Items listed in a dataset
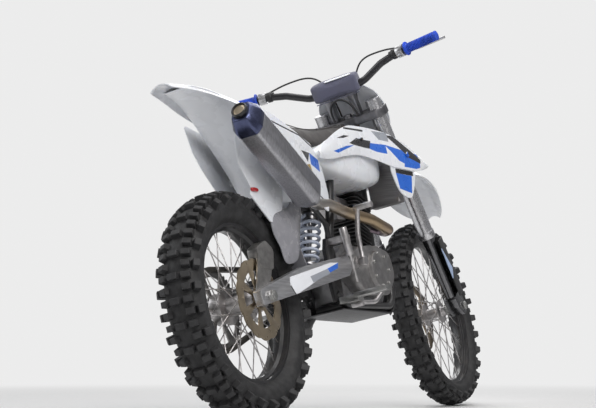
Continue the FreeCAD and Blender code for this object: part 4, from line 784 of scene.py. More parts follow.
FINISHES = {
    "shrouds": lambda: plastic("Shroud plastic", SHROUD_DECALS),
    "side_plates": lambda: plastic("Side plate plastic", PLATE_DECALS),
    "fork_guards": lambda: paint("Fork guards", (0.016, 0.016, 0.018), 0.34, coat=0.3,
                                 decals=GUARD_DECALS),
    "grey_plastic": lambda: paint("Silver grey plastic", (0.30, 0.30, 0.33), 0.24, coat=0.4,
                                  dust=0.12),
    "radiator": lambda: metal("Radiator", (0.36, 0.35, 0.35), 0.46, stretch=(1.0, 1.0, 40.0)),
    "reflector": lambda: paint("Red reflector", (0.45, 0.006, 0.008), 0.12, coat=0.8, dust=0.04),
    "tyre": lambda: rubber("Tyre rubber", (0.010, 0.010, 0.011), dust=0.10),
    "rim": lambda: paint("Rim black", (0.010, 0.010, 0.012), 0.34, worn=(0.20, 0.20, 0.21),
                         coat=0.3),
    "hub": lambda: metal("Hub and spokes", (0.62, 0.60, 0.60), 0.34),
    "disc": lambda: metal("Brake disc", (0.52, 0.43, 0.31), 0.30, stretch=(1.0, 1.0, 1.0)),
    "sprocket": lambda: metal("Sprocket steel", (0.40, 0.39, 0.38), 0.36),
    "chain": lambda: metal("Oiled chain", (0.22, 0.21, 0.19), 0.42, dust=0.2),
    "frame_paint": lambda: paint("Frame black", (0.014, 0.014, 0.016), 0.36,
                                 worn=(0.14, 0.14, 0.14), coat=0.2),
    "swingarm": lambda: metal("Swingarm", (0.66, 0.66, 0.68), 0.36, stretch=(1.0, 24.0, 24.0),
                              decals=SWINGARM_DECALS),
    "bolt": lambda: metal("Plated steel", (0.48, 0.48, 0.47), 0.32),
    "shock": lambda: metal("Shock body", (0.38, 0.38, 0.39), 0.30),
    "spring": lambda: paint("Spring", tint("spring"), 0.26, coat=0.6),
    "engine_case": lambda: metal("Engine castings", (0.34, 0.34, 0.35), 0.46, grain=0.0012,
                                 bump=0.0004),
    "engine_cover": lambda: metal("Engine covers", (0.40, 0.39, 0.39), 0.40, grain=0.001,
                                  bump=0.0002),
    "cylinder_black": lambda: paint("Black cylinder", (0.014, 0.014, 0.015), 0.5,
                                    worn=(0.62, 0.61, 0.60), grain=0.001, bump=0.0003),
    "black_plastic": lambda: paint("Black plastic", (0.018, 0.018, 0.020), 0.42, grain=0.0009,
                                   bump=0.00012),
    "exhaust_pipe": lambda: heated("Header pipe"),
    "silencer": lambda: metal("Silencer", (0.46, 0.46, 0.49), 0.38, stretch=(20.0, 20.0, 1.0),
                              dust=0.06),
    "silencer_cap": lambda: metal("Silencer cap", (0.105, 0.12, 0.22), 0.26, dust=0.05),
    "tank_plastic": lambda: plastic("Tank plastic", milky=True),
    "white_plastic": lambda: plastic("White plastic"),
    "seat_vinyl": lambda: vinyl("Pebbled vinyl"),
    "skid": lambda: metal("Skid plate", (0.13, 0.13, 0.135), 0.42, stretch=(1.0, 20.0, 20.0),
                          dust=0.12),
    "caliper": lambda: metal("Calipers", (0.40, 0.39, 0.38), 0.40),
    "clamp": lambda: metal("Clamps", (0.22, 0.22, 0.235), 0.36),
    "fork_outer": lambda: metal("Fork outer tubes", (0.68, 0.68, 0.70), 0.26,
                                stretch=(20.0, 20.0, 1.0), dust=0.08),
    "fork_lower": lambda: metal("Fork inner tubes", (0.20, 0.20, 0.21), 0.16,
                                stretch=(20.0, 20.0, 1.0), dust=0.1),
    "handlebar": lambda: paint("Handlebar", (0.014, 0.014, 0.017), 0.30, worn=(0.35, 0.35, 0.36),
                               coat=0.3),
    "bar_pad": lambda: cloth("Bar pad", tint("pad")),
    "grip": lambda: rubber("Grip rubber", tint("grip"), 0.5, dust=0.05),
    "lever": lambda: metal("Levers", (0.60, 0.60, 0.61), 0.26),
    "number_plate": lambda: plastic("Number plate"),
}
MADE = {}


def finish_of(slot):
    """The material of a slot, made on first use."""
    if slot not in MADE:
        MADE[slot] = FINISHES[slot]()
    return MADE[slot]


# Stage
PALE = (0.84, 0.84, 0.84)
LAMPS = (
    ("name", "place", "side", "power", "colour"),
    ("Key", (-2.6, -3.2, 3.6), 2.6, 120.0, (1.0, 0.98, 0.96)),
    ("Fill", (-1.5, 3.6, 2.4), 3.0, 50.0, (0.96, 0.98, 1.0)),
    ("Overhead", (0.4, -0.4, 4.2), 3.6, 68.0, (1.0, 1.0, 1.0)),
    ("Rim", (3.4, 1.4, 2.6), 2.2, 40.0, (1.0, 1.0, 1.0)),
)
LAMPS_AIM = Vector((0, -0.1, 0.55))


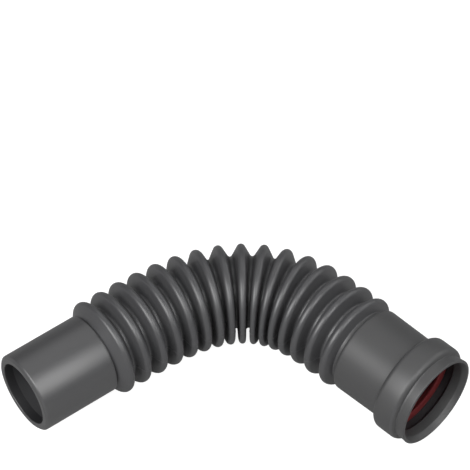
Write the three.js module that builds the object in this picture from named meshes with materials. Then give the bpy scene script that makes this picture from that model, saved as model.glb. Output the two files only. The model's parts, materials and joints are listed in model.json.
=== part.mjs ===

» **Exercise objective**
All of the entries must be written out exactly as they stand.

» **Task response**
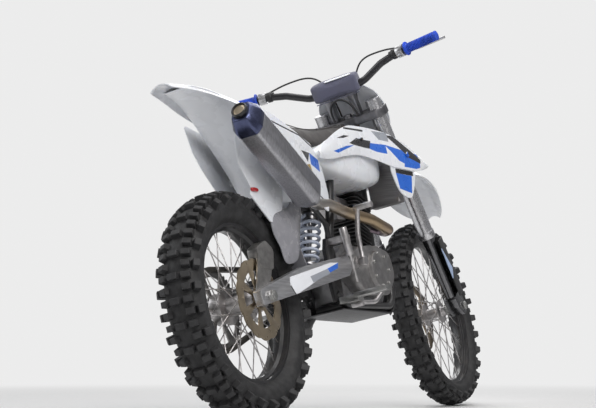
Continue the FreeCAD and Blender code for this object: part 4, from line 784 of scene.py. More parts follow.
FINISHES = {
    "shrouds": lambda: plastic("Shroud plastic", SHROUD_DECALS),
    "side_plates": lambda: plastic("Side plate plastic", PLATE_DECALS),
    "fork_guards": lambda: paint("Fork guards", (0.016, 0.016, 0.018), 0.34, coat=0.3,
                                 decals=GUARD_DECALS),
    "grey_plastic": lambda: paint("Silver grey plastic", (0.30, 0.30, 0.33), 0.24, coat=0.4,
                                  dust=0.12),
    "radiator": lambda: metal("Radiator", (0.36, 0.35, 0.35), 0.46, stretch=(1.0, 1.0, 40.0)),
    "reflector": lambda: paint("Red reflector", (0.45, 0.006, 0.008), 0.12, coat=0.8, dust=0.04),
    "tyre": lambda: rubber("Tyre rubber", (0.010, 0.010, 0.011), dust=0.10),
    "rim": lambda: paint("Rim black", (0.010, 0.010, 0.012), 0.34, worn=(0.20, 0.20, 0.21),
                         coat=0.3),
    "hub": lambda: metal("Hub and spokes", (0.62, 0.60, 0.60), 0.34),
    "disc": lambda: metal("Brake disc", (0.52, 0.43, 0.31), 0.30, stretch=(1.0, 1.0, 1.0)),
    "sprocket": lambda: metal("Sprocket steel", (0.40, 0.39, 0.38), 0.36),
    "chain": lambda: metal("Oiled chain", (0.22, 0.21, 0.19), 0.42, dust=0.2),
    "frame_paint": lambda: paint("Frame black", (0.014, 0.014, 0.016), 0.36,
                                 worn=(0.14, 0.14, 0.14), coat=0.2),
    "swingarm": lambda: metal("Swingarm", (0.66, 0.66, 0.68), 0.36, stretch=(1.0, 24.0, 24.0),
                              decals=SWINGARM_DECALS),
    "bolt": lambda: metal("Plated steel", (0.48, 0.48, 0.47), 0.32),
    "shock": lambda: metal("Shock body", (0.38, 0.38, 0.39), 0.30),
    "spring": lambda: paint("Spring", tint("spring"), 0.26, coat=0.6),
    "engine_case": lambda: metal("Engine castings", (0.34, 0.34, 0.35), 0.46, grain=0.0012,
                                 bump=0.0004),
    "engine_cover": lambda: metal("Engine covers", (0.40, 0.39, 0.39), 0.40, grain=0.001,
                                  bump=0.0002),
    "cylinder_black": lambda: paint("Black cylinder", (0.014, 0.014, 0.015), 0.5,
                                    worn=(0.62, 0.61, 0.60), grain=0.001, bump=0.0003),
    "black_plastic": lambda: paint("Black plastic", (0.018, 0.018, 0.020), 0.42, grain=0.0009,
                                   bump=0.00012),
    "exhaust_pipe": lambda: heated("Header pipe"),
    "silencer": lambda: metal("Silencer", (0.46, 0.46, 0.49), 0.38, stretch=(20.0, 20.0, 1.0),
                              dust=0.06),
    "silencer_cap": lambda: metal("Silencer cap", (0.105, 0.12, 0.22), 0.26, dust=0.05),
    "tank_plastic": lambda: plastic("Tank plastic", milky=True),
    "white_plastic": lambda: plastic("White plastic"),
    "seat_vinyl": lambda: vinyl("Pebbled vinyl"),
    "skid": lambda: metal("Skid plate", (0.13, 0.13, 0.135), 0.42, stretch=(1.0, 20.0, 20.0),
                          dust=0.12),
    "caliper": lambda: metal("Calipers", (0.40, 0.39, 0.38), 0.40),
    "clamp": lambda: metal("Clamps", (0.22, 0.22, 0.235), 0.36),
    "fork_outer": lambda: metal("Fork outer tubes", (0.68, 0.68, 0.70), 0.26,
                                stretch=(20.0, 20.0, 1.0), dust=0.08),
    "fork_lower": lambda: metal("Fork inner tubes", (0.20, 0.20, 0.21), 0.16,
                                stretch=(20.0, 20.0, 1.0), dust=0.1),
    "handlebar": lambda: paint("Handlebar", (0.014, 0.014, 0.017), 0.30, worn=(0.35, 0.35, 0.36),
                               coat=0.3),
    "bar_pad": lambda: cloth("Bar pad", tint("pad")),
    "grip": lambda: rubber("Grip rubber", tint("grip"), 0.5, dust=0.05),
    "lever": lambda: metal("Levers", (0.60, 0.60, 0.61), 0.26),
    "number_plate": lambda: plastic("Number plate"),
}
MADE = {}


def finish_of(slot):
    """The material of a slot, made on first use."""
    if slot not in MADE:
        MADE[slot] = FINISHES[slot]()
    return MADE[slot]


# Stage
PALE = (0.84, 0.84, 0.84)
LAMPS = (
    ("name", "place", "side", "power", "colour"),
    ("Key", (-2.6, -3.2, 3.6), 2.6, 120.0, (1.0, 0.98, 0.96)),
    ("Fill", (-1.5, 3.6, 2.4), 3.0, 50.0, (0.96, 0.98, 1.0)),
    ("Overhead", (0.4, -0.4, 4.2), 3.6, 68.0, (1.0, 1.0, 1.0)),
    ("Rim", (3.4, 1.4, 2.6), 2.2, 40.0, (1.0, 1.0, 1.0)),
)
LAMPS_AIM = Vector((0, -0.1, 0.55))


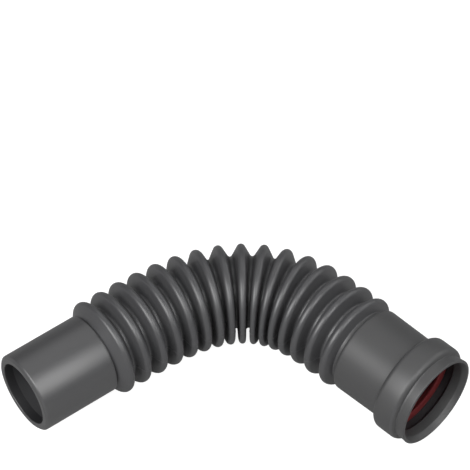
Write the three.js module that builds the object in this picture from named meshes with materials. Then give the bpy scene script that makes this picture from that model, saved as model.glb. Output the two files only. The model's parts, materials and joints are listed in model.json.
=== part.mjs ===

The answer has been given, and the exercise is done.